Lines holding the string "behind" are the ones to copy from this listing.

____ Data shown

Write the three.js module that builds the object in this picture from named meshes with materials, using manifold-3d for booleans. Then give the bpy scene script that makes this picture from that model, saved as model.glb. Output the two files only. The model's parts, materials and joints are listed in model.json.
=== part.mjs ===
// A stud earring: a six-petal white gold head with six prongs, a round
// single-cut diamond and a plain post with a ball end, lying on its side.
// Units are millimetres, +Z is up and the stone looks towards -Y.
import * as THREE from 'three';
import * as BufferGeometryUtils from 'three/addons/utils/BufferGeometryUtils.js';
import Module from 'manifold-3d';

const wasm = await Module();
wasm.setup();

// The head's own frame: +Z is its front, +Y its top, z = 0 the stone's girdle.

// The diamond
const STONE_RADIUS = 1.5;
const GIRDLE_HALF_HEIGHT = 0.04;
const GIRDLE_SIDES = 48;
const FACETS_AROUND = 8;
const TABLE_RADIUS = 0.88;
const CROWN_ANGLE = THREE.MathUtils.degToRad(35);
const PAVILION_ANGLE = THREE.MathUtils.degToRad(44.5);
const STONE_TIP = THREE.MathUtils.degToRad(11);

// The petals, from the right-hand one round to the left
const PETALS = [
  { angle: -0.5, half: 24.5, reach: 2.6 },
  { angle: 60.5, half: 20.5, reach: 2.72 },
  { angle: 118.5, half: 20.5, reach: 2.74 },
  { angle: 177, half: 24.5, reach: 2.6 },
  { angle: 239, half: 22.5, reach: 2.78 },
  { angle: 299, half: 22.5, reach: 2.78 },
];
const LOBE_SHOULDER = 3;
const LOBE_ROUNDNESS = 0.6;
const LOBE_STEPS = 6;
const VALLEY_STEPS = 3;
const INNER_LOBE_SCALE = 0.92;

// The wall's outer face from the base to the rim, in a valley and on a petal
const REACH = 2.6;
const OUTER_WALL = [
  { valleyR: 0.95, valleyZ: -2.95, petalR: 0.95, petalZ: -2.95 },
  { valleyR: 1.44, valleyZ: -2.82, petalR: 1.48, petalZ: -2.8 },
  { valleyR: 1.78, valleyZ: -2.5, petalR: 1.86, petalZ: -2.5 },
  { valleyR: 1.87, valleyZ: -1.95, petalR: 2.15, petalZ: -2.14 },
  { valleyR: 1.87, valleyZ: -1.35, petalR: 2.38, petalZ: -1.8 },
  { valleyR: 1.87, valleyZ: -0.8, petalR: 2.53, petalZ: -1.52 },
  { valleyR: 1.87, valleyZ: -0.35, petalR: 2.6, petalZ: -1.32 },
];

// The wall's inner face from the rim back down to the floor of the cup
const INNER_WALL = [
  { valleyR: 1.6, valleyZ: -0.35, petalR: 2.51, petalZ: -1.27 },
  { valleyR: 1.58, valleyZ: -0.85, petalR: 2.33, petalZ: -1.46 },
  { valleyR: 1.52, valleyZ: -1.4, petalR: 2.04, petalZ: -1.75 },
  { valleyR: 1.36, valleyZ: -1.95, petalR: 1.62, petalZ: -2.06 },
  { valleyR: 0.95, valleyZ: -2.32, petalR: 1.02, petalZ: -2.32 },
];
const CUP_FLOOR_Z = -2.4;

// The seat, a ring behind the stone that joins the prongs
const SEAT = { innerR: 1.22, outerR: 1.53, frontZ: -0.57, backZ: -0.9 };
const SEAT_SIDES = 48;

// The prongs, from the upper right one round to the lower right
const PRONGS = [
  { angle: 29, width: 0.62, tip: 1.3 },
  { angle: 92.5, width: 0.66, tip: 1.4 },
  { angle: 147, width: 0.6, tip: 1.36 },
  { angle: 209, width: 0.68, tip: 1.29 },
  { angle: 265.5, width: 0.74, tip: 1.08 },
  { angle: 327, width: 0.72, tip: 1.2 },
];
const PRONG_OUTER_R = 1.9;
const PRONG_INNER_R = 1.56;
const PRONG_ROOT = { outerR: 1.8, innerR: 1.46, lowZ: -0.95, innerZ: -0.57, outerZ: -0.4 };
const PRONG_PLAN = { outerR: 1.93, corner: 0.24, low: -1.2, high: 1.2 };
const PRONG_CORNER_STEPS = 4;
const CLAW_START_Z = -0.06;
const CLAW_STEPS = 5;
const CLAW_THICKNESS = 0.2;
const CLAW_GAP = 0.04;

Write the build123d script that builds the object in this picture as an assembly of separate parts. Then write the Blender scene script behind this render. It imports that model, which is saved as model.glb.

________

■ Result of this task ■
// The seat, a ring behind the stone that joins the prongs
Write the build123d script that builds the object in this picture as an assembly of separate parts. Then write the Blender scene script behind this render. It imports that model, which is saved as model.glb.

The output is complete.